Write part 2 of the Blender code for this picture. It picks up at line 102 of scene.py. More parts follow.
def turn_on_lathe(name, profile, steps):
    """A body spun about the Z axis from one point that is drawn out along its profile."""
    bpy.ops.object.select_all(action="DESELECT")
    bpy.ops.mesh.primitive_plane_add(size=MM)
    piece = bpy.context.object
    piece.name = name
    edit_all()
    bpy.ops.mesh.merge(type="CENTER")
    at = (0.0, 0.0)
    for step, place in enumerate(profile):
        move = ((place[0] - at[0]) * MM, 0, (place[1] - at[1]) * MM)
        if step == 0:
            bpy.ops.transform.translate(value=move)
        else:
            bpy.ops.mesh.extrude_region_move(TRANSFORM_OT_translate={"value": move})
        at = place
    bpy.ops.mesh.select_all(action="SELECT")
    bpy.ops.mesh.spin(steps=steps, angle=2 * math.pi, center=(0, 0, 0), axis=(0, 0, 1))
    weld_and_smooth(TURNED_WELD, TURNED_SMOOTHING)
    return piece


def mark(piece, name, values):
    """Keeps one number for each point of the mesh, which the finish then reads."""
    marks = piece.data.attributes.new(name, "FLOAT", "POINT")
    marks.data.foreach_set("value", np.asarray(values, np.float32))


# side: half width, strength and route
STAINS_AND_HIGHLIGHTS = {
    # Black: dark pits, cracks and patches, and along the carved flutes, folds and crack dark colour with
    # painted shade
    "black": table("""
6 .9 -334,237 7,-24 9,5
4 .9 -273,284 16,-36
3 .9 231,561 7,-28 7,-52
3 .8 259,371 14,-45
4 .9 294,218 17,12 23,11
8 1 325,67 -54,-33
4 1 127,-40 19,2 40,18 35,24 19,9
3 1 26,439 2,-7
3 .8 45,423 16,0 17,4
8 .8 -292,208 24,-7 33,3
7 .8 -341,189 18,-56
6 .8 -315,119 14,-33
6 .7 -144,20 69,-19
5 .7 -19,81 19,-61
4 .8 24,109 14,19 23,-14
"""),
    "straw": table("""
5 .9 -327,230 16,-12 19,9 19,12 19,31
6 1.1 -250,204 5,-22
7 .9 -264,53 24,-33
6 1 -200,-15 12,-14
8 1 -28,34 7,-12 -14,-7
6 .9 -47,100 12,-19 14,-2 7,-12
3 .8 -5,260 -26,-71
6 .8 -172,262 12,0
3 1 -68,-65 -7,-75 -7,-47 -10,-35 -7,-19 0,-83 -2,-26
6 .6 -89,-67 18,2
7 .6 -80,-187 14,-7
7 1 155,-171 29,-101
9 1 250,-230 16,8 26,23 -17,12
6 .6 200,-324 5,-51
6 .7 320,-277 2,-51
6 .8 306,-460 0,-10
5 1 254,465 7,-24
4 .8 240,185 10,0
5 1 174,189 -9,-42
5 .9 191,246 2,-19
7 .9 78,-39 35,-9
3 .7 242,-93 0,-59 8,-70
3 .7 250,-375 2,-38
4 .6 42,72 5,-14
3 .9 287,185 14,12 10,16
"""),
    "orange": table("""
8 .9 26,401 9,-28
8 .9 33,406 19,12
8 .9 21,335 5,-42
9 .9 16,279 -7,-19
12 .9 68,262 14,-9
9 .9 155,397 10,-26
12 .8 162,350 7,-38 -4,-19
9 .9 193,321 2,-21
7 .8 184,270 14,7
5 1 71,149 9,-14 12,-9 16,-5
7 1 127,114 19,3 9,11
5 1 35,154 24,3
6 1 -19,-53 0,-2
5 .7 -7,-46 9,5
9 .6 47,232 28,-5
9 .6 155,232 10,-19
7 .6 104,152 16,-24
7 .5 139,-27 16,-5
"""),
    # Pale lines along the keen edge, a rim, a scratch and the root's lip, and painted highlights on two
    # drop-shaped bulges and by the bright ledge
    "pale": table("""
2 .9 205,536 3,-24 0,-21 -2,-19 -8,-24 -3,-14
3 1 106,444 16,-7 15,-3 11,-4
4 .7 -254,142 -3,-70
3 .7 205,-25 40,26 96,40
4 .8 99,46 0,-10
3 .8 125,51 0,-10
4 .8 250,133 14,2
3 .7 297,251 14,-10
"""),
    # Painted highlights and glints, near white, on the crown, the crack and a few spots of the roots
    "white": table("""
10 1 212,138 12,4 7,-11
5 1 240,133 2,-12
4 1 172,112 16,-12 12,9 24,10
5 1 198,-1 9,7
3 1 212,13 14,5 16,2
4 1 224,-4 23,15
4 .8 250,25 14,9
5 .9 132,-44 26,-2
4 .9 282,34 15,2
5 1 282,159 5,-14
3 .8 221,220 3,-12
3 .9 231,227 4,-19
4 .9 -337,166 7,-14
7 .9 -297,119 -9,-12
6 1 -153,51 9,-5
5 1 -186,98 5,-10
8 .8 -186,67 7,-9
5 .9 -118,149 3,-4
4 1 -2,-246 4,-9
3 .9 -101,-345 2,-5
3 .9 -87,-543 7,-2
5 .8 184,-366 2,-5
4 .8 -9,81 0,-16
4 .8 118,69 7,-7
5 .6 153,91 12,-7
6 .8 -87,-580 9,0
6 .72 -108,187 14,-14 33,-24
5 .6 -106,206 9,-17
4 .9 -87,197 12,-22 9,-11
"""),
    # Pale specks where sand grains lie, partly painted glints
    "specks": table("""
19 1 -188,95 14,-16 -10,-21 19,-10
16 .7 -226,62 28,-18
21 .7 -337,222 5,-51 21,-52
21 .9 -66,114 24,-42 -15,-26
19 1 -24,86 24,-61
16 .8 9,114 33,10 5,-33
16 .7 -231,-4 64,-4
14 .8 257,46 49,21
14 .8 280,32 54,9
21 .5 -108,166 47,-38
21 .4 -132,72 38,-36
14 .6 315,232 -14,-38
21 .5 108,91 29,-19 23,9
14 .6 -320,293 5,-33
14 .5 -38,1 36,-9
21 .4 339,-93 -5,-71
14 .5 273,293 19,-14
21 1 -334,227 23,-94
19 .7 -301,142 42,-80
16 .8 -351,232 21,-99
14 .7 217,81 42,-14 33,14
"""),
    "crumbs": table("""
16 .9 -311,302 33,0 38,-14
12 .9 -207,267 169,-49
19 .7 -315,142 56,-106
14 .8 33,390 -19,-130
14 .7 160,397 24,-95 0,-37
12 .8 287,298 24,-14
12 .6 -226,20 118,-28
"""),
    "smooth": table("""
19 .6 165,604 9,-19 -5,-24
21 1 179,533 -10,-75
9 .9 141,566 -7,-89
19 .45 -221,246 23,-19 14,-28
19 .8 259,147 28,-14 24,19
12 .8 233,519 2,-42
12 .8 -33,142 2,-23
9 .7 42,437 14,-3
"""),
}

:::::

> _SHORT EXERCISE_:
Find the lines with the string "Blender" and reproduce them.

> _PROBLEM SOLUTION_:
Write part 2 of the Blender code for this picture. It picks up at line 102 of scene.py. More parts follow.

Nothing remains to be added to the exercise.